Они дошли до зубчатых стен монастыря ордена святого Иоанна, и Церцер предложил Яго пообедать в одном приличном заведении в квартале Франкос, чтобы закончить день в его обширной библиотеке, где появилось кое-что новенькое наряду с приобретениями для нумизматической коллекции, которой он очень гордился. Там они по ходу дела обсудят, как лучше вплотную заняться Дар ас-Сурой, вожделенной тайной Субаиды, и таким образом он сможет выполнить данное ей обещание. К ней все неудержимее рвалось сердце.

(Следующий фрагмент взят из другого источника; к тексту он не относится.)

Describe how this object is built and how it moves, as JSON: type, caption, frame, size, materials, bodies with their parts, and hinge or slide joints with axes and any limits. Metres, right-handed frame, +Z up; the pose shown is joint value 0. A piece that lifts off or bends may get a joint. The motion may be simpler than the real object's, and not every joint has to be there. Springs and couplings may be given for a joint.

У Яго ощутимо полегчало на душе, он с безмерным удовольствием последовал за Церцером, ему было интересно, кто из его друзей таковым и остался и кто уцелел из славного общества раввинов и эрудитов Севильи. Получается, никакое зло не выдерживает хода времени, и ведьма-монахиня в конце концов отведала собственного яду.

* * *

Опустился вечер. В доме у советника потрескивали свечи. Ближе к ночи звездный ковер покрыл небо. Яго уже собрался было идти, когда Церцер предложил подняться вместе с ним на крышу.

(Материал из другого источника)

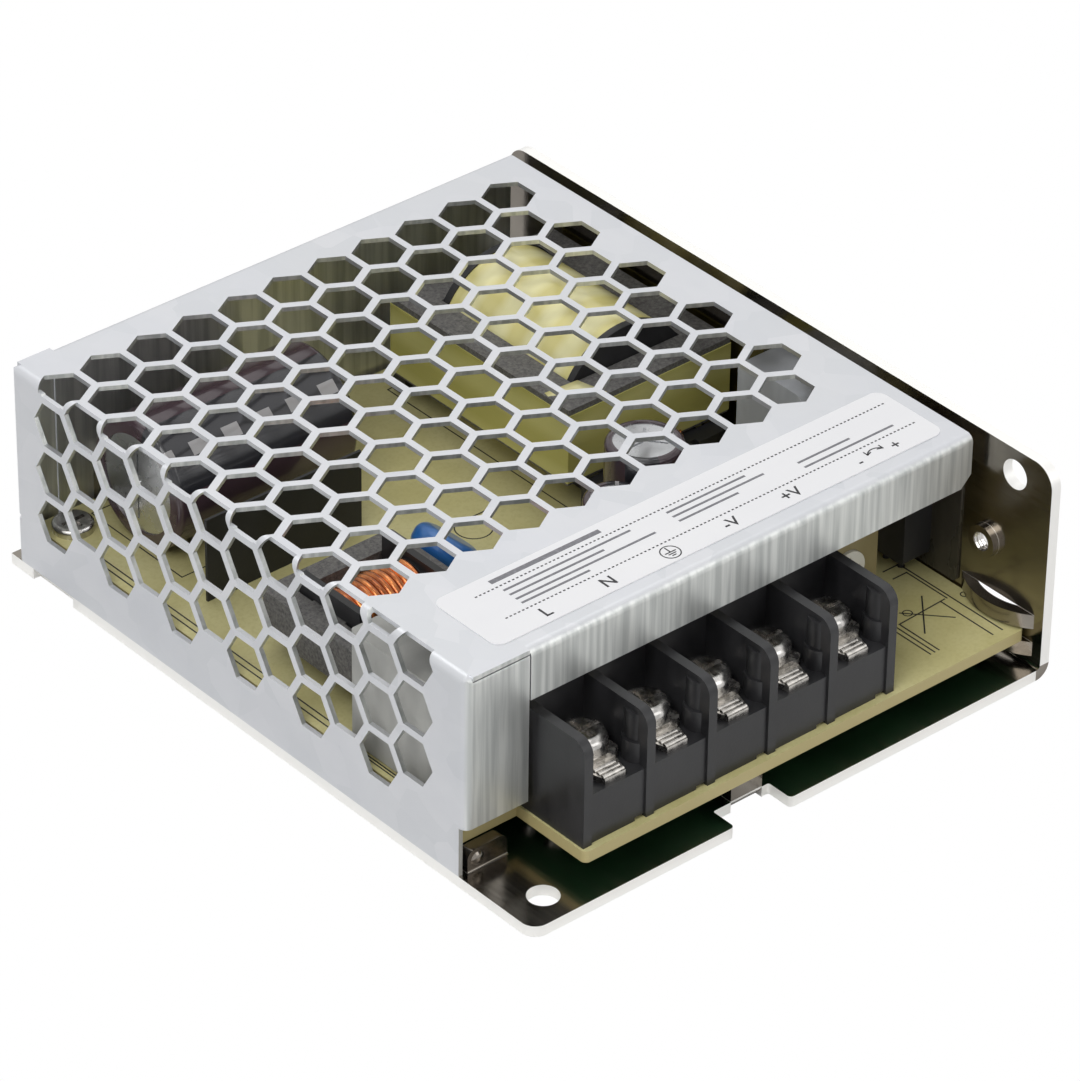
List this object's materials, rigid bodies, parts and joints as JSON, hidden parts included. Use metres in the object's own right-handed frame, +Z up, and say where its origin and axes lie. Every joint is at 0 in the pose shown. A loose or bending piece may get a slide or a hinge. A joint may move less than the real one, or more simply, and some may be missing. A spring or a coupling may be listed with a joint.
{
  "type": "mesh case switching power supply",
  "caption": "Enclosed switching power supply: folded hexagonal-mesh cover on an L-shaped aluminium base, screw terminals at the front, converter parts on a board inside.",
  "frame": {"origin": "middle of the footprint, on the underside of the base", "axes": "+Y from the terminals towards the back, +X from the mesh side to the aluminium wall, +Z up"},
  "size_m": [0.082, 0.099, 0.03],
  "materials": {
    "chassis_aluminium": "mill finish",
    "galvanised_sheet": "satin, zinc plated",
    "label_film": "satin",
    "board_laminate": "satin",
    "clear_film": "gloss",
    "black_plastic": "satin",
    "plated_screw": "bright plated",
    "plated_steel": "bright plated",
    "tinned_brass": "tinned",
    "ferrite": "matt",
    "winding_tape": "gloss",
    "core_tape": "gloss",
    "can_aluminium": "bright",
    "capacitor_sleeve": "gloss",
    "seal_rubber": "matt",
    "enamelled_copper": "gloss enamel",
    "capacitor_case": "satin",
    "blue_coating": "gloss",
    "fuse_body": "matt",
    "thermistor_coating": "satin",
    "silicone_cap": "matt",
    "insulator_sheet": "satin",
    "spring_steel": "bright",
    "trimmer_plastic": "satin",
    "white_plastic": "satin"
  },
  "bodies": {
    "case": {"chassis": "chassis_aluminium", "cover": "galvanised_sheet", "label": "label_film", "circuit_board": "board_laminate", "insulating_film": "clear_film", "barrier_sheet": "black_plastic", "board_screw": "plated_screw", "cover_screws": "plated_screw", "terminal_block": "black_plastic", "terminal_contacts": "tinned_brass", "transformer_core": "ferrite", "transformer_bobbin": "black_plastic", "transformer_winding": "winding_tape", "transformer_tape": "core_tape", "bulk_capacitor": "can_aluminium", "bulk_sleeve": "capacitor_sleeve", "bulk_seal": "seal_rubber", "output_capacitor_1": "can_aluminium", "output_sleeve_1": "capacitor_sleeve", "output_capacitor_2": "can_aluminium", "output_sleeve_2": "capacitor_sleeve", "filter_core": "ferrite", "filter_bobbin": "black_plastic", "filter_winding": "enamelled_copper", "x_capacitor": "capacitor_case", "y_capacitor": "blue_coating", "fuse": "fuse_body", "fuse_caps": "plated_screw", "thermistor": "thermistor_coating", "bridge_rectifier": "black_plastic", "output_rectifier": "black_plastic", "power_transistor": "black_plastic", "transistor_cap": "silicone_cap", "wall_insulator": "insulator_sheet", "rectifier_clip": "spring_steel", "clip_screw": "plated_screw", "choke_core": "ferrite", "choke_winding": "enamelled_copper", "trimmer": "trimmer_plastic", "controller_chip": "black_plastic", "optocoupler": "black_plastic"},
    "washer_1": {"clamp_washer_1": "plated_steel"},
    "screw_1": {"terminal_screw_1": "plated_screw"},
    "washer_2": {"clamp_washer_2": "plated_steel"},
    "screw_2": {"terminal_screw_2": "plated_screw"},
    "washer_3": {"clamp_washer_3": "plated_steel"},
    "screw_3": {"terminal_screw_3": "plated_screw"},
    "washer_4": {"clamp_washer_4": "plated_steel"},
    "screw_4": {"terminal_screw_4": "plated_screw"},
    "washer_5": {"clamp_washer_5": "plated_steel"},
    "screw_5": {"terminal_screw_5": "plated_screw"},
    "rotor": {"trimmer_rotor": "white_plastic"}
  },
  "joints": [
    {"name": "washer_lift_1", "type": "slide", "parent": "case", "child": "washer_1", "axis": [0, 0, 1], "range_m": [0, 0.0024]},
    {"name": "screw_turn_1", "type": "hinge", "parent": "washer_1", "child": "screw_1", "pos_m": [-0.0253, -0.0395, 0.0147], "axis": [0, 0, 1], "range_deg": [0, 1440]},
    {"name": "washer_lift_2", "type": "slide", "parent": "case", "child": "washer_2", "axis": [0, 0, 1], "range_m": [0, 0.0024]},
    {"name": "screw_turn_2", "type": "hinge", "parent": "washer_2", "child": "screw_2", "pos_m": [-0.0158, -0.0395, 0.0147], "axis": [0, 0, 1], "range_deg": [0, 1440]},
    {"name": "washer_lift_3", "type": "slide", "parent": "case", "child": "washer_3", "axis": [0, 0, 1], "range_m": [0, 0.0024]},
    {"name": "screw_turn_3", "type": "hinge", "parent": "washer_3", "child": "screw_3", "pos_m": [-0.0063, -0.0395, 0.0147], "axis": [0, 0, 1], "range_deg": [0, 1440]},
    {"name": "washer_lift_4", "type": "slide", "parent": "case", "child": "washer_4", "axis": [0, 0, 1], "range_m": [0, 0.0024]},
    {"name": "screw_turn_4", "type": "hinge", "parent": "washer_4", "child": "screw_4", "pos_m": [0.0032, -0.0395, 0.0147], "axis": [0, 0, 1], "range_deg": [0, 1440]},
    {"name": "washer_lift_5", "type": "slide", "parent": "case", "child": "washer_5", "axis": [0, 0, 1], "range_m": [0, 0.0024]},
    {"name": "screw_turn_5", "type": "hinge", "parent": "washer_5", "child": "screw_5", "pos_m": [0.0127, -0.0395, 0.0147], "axis": [0, 0, 1], "range_deg": [0, 1440]},
    {"name": "trimmer_turn", "type": "hinge", "parent": "case", "child": "rotor", "pos_m": [0.0253, -0.03, 0.012], "axis": [0, -1, 0], "range_deg": [-135, 135]}
  ],
  "couplings": [
    {"joint": "screw_turn_1", "follows": "washer_lift_1", "rad_per_m": 10472},
    {"joint": "screw_turn_2", "follows": "washer_lift_2", "rad_per_m": 10472},
    {"joint": "screw_turn_3", "follows": "washer_lift_3", "rad_per_m": 10472},
    {"joint": "screw_turn_4", "follows": "washer_lift_4", "rad_per_m": 10472},
    {"joint": "screw_turn_5", "follows": "washer_lift_5", "rad_per_m": 10472}
  ]
}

– Пока тебя не было в Севилье, ты кое-что подзабыл. Что, не помнишь? На Рождество капитул устраивает искусственные огни.

– А, китайские свечи! Это, конечно, занятно, пойдемте смотреть.

Ждать пришлось недолго, потому что с наступлением полной темноты одновременно со стен дворца Караколь, от ворот Биб-Рагель и из района монастыря Сан-Агустин вырвались и ушли вверх крутящиеся огни, словно души, влекомые дьяволом. Они затерялись в черноте ночи, рассыпавшись на мириады цветных искр, которые складывались в вычурные и впечатляющие узоры. Лекари даже не знали, в какую сторону смотреть и чем больше восхищаться, потому что, пока речная гладь и купола города наполнялись вспышками, взлетали новые снаряды и новые огни высвечивали паруса кораблей и пронизываемое лучами севильское небо, отчего маяк Сантипонсе приобрел на все время салюта опаловый оттенок.

– Очаровательно, магистр! – восхитился Яго. – Это похоже на природу, которую отразили наоборот, потому что теперь земные огни, соперники могущественных светил, освещают небо.

– Однако последние неизбежно побеждают в этой борьбе, друг мой, – ответил астроном.

С последним залпом, впечатавшимся в звездный полог, огни погасли и рукотворные вспышки иссякли. Из каких-то уголков взбудораженного города до них донеслись веселые звуки свирелей и бубнов, извещавшие о приближении празднества маленького епископа.